The Supreme Court of Pennsylvania has decided to look into the practice of school districts hiring companies to look for commercial properties that are under assessed, which results in a school district assessment appeal, with the company getting a contingent fee percentage of the increased taxes achieved.
Land owners have been complaining that this practice violates the uniformity clause of the Pennsylvania Constitution, because properties are being singled out and residential properties, other than apartment complexes, are not being attacked.
In the case of Valley Forge Towers Apartments LP, et al. vs.
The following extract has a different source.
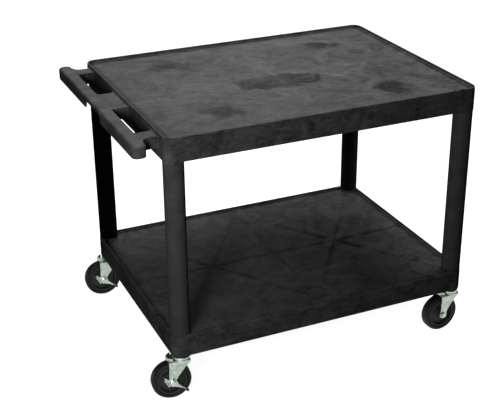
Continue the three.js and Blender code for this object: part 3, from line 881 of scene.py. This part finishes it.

Upper Merion Area School District, the Supreme Court of Pennsylvania has agreed to allow an appeal to consider a narrow question, which is:
[the school district] deliberately chose commercial property such as Petitioners’, for selective assessment appeals, but did not appeal assessments of any single family home properties, although the latter are significantly under assessed. The Uniformity Clause of the Pennsylvania Constitution prohibits disuniformity in taxation. Is a school district’s decision to appeal property assessment insulated from review because, inter alia, the school district has a statutory right to file appeals and can identify an economic reason for its appeals?
There is no guarantee, but normally when the Supreme Court allows an appeal there is a good chance it will come down on the side of reversing the status quo. If you are in the middle of an assessment appeal involving an apartment complex or commercial building you may want to hold off from settling that case until the Supreme Court decides the Valley Forge Towers case.